Temperature measurement along the heat pipes were performed at several operating temperatures (20 °C, 50 °C, 75 °C, and 85 °C). In order not to over predict the performance the measurements were performed with a tilt height of 2 mm against gravity. For the operating temperature of 50 °C, tilt measurements (4 mm, 6 mm, and 76 mm (20 ° inclination)) were performed.
As expected, the performance of the Cu-H2O HP increased with higher temperatures above 50°C. The Al-NH3 HPs performed quite well within the defined temperature range, with a decreasing performance above 70°C. However at 85°C the Al-NH3 HPs still transport the specified power. Furthermore, the gradients along the Al-NH3 HPs at high temperatures are still lower than for the Cu-H2O HP Assembly, which is against expectations.
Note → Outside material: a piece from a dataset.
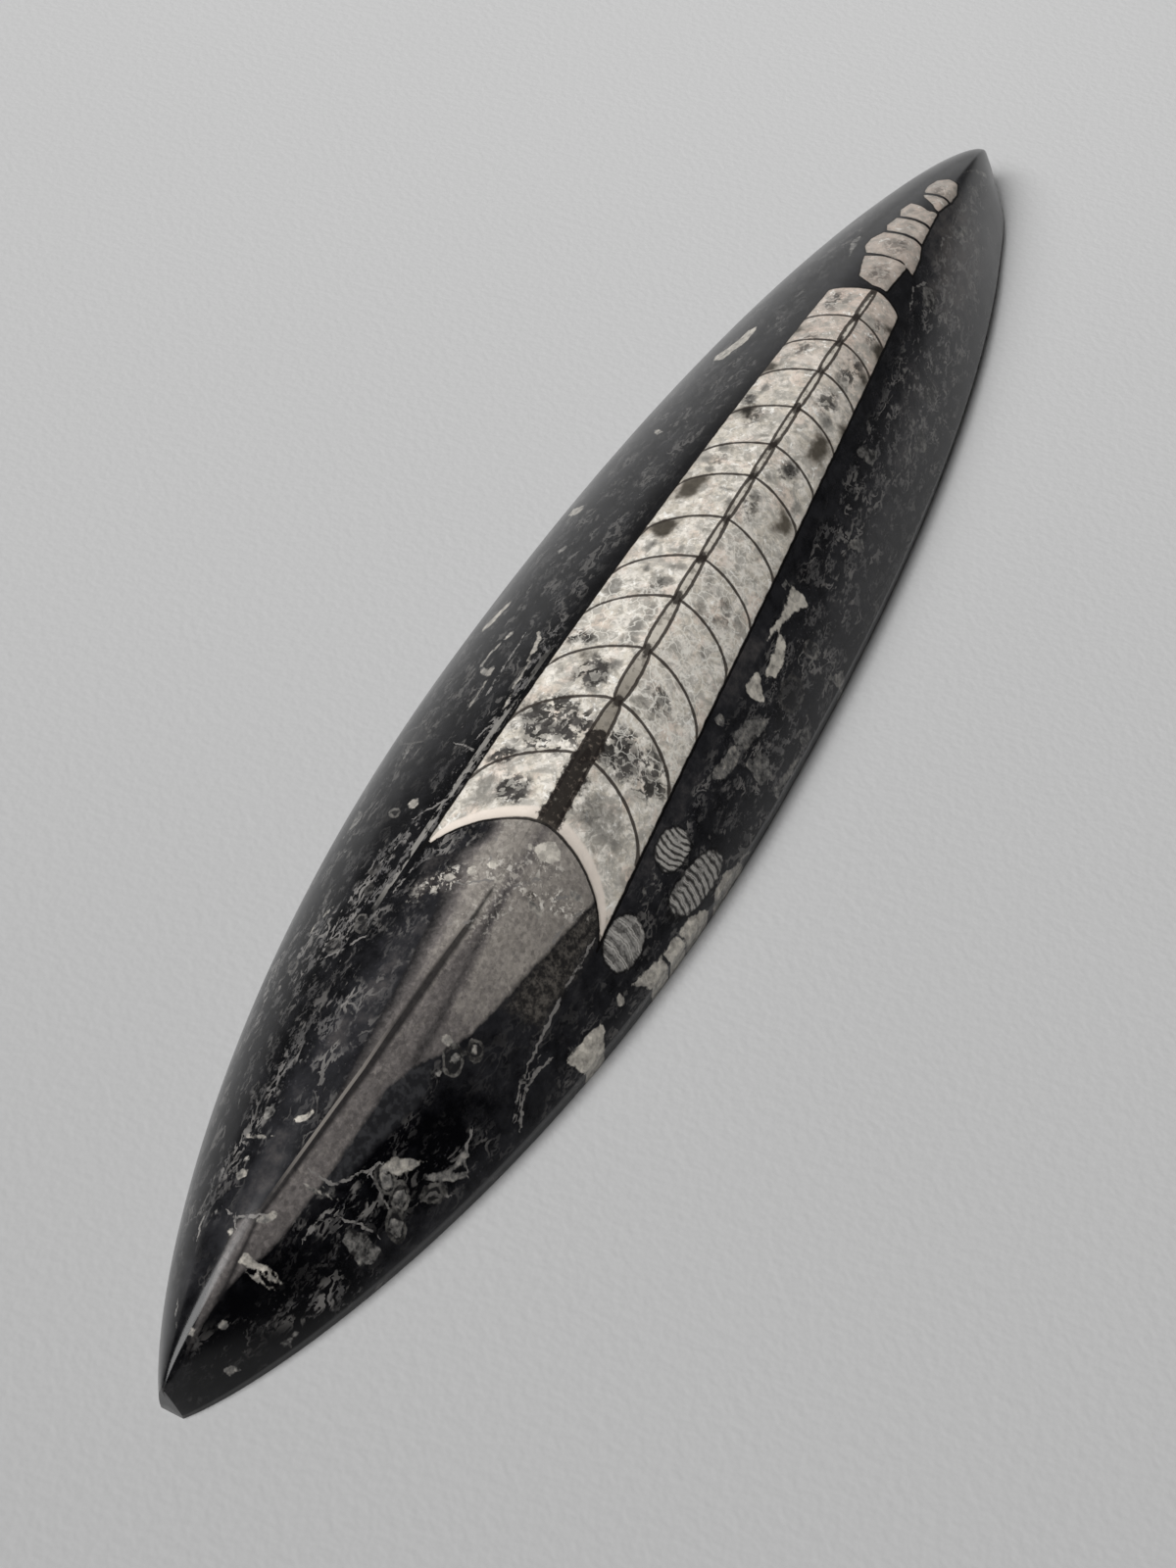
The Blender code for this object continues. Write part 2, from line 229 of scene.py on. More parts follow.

At a vapour temperature of 20 °C high temperature gradients over the Cu-H2O HP are observed (dT = 12 K at the specified heat load). A significant contributor causing the high gradients are the not ideal working point of water. The gradients decrease with higher operating temperatures and reach their optimum working point at around 75°C (dT = 4.4 K at the specified heat load). Due to the split design of the Cu-H2O HP Assembly, the temperature gradient over the Cu-H2O HP assembly is still higher than the gradient over the single Al-NH3 HP’s (dT = 2.1 K) at the specified applied heat load - even at high operating temperatures. As expected, at a tilt height of 76 mm (20° inclination) no operation of the Al-NH3 HP is possible, whereas the Cu-H2O HP Assembly shows only a marginal performance loss.